* **DATASET CONTENT**:
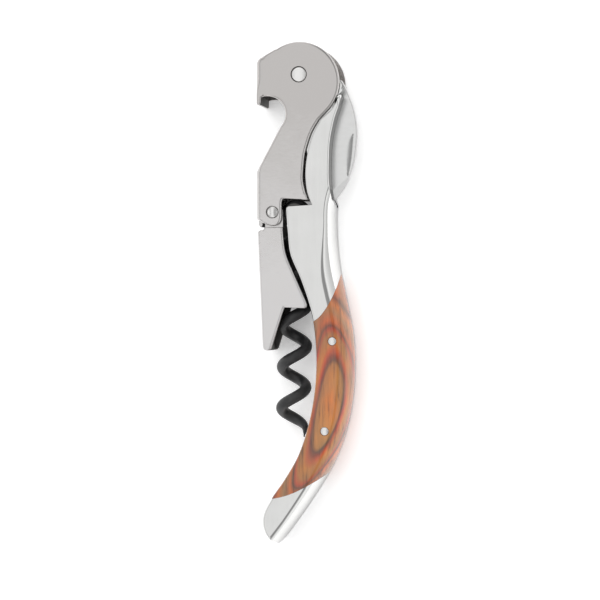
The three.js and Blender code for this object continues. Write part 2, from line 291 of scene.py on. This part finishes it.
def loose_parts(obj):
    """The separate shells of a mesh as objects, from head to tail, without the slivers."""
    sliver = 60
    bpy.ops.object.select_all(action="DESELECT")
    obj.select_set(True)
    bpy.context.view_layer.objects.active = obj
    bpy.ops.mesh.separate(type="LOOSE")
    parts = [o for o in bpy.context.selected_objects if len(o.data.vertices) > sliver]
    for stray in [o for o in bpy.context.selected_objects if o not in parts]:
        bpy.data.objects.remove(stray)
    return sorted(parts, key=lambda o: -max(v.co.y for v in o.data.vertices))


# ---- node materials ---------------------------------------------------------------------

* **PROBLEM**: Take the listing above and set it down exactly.

* **EXERCISE OUTPUT**:
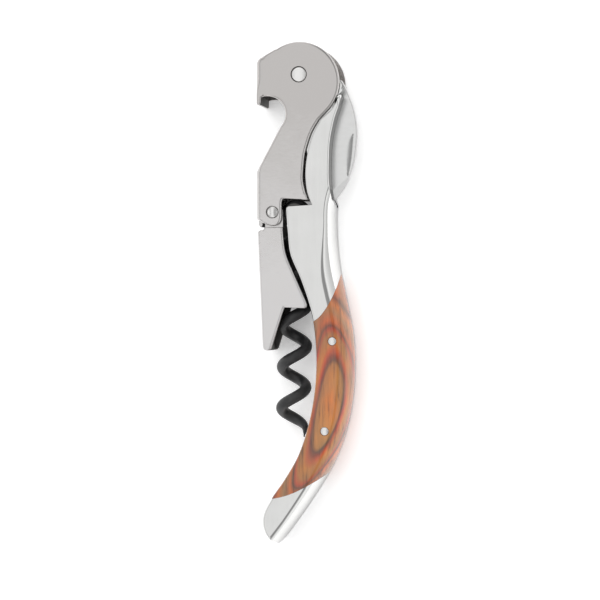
The three.js and Blender code for this object continues. Write part 2, from line 291 of scene.py on. This part finishes it.
def loose_parts(obj):
    """The separate shells of a mesh as objects, from head to tail, without the slivers."""
    sliver = 60
    bpy.ops.object.select_all(action="DESELECT")
    obj.select_set(True)
    bpy.context.view_layer.objects.active = obj
    bpy.ops.mesh.separate(type="LOOSE")
    parts = [o for o in bpy.context.selected_objects if len(o.data.vertices) > sliver]
    for stray in [o for o in bpy.context.selected_objects if o not in parts]:
        bpy.data.objects.remove(stray)
    return sorted(parts, key=lambda o: -max(v.co.y for v in o.data.vertices))


# ---- node materials ---------------------------------------------------------------------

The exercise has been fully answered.